→ **Dataset content**
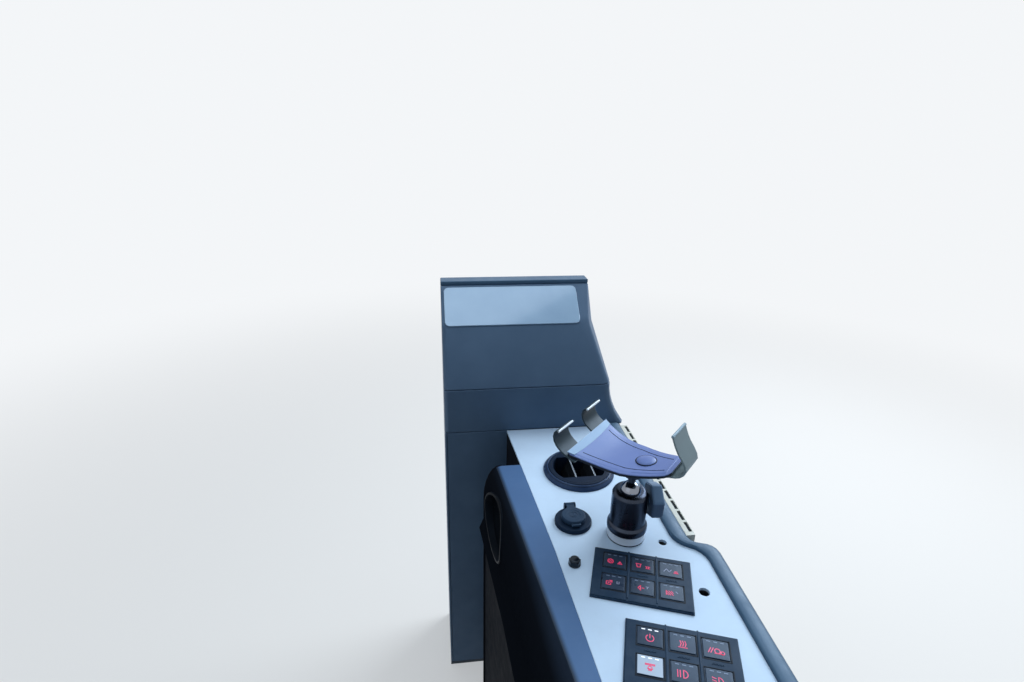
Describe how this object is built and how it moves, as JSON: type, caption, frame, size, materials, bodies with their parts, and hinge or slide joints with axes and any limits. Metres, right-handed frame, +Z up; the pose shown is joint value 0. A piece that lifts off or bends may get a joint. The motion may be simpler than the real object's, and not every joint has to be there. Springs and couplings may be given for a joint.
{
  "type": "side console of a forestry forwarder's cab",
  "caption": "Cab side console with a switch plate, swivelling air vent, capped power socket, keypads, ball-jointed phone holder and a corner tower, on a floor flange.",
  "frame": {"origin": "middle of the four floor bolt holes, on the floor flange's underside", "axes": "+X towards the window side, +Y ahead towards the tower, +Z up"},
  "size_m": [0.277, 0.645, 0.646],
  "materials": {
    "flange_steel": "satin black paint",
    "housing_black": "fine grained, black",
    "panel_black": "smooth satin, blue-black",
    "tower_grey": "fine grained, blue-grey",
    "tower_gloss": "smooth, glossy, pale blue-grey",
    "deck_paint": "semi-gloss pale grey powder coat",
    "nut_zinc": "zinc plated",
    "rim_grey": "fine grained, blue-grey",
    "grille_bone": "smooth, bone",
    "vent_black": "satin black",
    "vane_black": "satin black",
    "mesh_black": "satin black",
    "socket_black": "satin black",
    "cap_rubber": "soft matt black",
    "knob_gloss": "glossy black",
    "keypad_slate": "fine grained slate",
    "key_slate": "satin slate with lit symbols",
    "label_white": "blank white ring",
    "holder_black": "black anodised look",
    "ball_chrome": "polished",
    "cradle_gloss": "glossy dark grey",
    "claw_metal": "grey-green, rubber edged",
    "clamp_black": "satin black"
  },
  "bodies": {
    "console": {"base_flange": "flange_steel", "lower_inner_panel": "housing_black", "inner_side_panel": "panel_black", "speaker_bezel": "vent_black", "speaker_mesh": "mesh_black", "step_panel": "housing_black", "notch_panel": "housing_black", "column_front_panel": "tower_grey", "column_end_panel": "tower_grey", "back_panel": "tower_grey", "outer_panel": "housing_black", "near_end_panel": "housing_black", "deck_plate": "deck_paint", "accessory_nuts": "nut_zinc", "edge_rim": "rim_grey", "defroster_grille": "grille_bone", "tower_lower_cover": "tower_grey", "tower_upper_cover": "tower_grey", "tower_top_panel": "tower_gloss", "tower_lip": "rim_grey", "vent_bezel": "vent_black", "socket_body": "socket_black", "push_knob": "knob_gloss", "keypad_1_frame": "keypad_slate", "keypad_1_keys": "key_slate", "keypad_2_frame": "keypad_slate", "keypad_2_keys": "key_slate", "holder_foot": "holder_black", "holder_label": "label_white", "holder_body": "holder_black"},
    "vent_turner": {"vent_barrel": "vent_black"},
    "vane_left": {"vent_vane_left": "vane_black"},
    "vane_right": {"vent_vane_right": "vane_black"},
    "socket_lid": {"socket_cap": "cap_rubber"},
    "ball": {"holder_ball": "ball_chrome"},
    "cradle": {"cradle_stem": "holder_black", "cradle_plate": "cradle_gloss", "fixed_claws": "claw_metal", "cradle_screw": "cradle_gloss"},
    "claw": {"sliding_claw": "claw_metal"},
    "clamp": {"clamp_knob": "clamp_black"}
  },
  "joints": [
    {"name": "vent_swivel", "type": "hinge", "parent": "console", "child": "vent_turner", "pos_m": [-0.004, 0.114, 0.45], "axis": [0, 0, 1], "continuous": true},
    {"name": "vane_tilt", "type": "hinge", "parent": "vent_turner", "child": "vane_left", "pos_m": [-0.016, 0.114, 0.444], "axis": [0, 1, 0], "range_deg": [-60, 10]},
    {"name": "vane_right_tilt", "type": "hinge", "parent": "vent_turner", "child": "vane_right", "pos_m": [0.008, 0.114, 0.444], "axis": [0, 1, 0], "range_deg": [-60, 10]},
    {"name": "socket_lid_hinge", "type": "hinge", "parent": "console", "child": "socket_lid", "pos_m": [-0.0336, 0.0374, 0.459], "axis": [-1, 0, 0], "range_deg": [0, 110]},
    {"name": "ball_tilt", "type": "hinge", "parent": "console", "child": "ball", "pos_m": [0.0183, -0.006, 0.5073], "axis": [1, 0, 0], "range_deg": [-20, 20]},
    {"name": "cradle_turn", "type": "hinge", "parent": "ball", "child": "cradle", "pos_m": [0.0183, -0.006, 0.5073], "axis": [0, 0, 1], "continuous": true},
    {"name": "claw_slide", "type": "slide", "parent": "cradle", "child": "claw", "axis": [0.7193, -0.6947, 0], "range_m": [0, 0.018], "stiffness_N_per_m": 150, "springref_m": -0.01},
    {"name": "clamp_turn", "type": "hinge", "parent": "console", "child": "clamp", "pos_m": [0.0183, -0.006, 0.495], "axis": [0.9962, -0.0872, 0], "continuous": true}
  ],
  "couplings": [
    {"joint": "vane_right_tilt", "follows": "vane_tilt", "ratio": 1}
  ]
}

---

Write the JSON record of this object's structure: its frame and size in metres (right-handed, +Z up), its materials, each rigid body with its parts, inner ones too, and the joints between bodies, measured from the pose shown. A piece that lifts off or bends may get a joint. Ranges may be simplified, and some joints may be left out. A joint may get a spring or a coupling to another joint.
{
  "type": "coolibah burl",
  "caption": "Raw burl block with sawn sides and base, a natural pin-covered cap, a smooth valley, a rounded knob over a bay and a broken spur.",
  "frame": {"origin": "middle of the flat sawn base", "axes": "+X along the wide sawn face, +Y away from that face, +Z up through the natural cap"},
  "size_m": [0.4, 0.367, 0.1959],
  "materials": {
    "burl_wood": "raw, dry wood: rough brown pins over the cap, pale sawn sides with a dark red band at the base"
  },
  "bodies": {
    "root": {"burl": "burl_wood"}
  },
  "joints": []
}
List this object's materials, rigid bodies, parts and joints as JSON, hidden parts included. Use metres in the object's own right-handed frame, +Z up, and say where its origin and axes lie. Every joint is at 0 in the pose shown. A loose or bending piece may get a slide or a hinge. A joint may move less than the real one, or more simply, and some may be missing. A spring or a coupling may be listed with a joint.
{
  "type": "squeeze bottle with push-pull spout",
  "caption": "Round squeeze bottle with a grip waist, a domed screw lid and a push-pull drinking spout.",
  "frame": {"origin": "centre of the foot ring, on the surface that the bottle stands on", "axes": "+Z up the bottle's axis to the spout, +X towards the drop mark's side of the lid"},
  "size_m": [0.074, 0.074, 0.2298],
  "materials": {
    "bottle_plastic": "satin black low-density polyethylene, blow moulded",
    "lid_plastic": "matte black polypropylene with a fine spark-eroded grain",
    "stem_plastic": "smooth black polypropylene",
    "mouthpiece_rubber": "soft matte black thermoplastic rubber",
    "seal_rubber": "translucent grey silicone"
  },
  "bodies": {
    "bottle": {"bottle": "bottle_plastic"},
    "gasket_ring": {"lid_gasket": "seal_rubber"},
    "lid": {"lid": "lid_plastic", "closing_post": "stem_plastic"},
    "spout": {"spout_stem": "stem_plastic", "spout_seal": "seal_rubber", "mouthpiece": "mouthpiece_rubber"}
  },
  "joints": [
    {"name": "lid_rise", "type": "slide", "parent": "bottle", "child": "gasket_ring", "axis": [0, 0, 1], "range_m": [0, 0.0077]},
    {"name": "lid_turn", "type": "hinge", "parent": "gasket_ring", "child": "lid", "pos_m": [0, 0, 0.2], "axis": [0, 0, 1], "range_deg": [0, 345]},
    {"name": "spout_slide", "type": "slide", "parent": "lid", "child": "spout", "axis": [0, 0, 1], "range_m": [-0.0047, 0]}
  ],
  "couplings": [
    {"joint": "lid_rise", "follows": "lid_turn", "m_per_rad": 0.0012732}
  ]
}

→ **What to do**
Look through the entries above; copy each line where the string "object" appears.

→ **Expected answer**
Describe how this object is built and how it moves, as JSON: type, caption, frame, size, materials, bodies with their parts, and hinge or slide joints with axes and any limits. Metres, right-handed frame, +Z up; the pose shown is joint value 0. A piece that lifts off or bends may get a joint. The motion may be simpler than the real object's, and not every joint has to be there. Springs and couplings may be given for a joint.
Write the JSON record of this object's structure: its frame and size in metres (right-handed, +Z up), its materials, each rigid body with its parts, inner ones too, and the joints between bodies, measured from the pose shown. A piece that lifts off or bends may get a joint. Ranges may be simplified, and some joints may be left out. A joint may get a spring or a coupling to another joint.
List this object's materials, rigid bodies, parts and joints as JSON, hidden parts included. Use metres in the object's own right-handed frame, +Z up, and say where its origin and axes lie. Every joint is at 0 in the pose shown. A loose or bending piece may get a slide or a hinge. A joint may move less than the real one, or more simply, and some may be missing. A spring or a coupling may be listed with a joint.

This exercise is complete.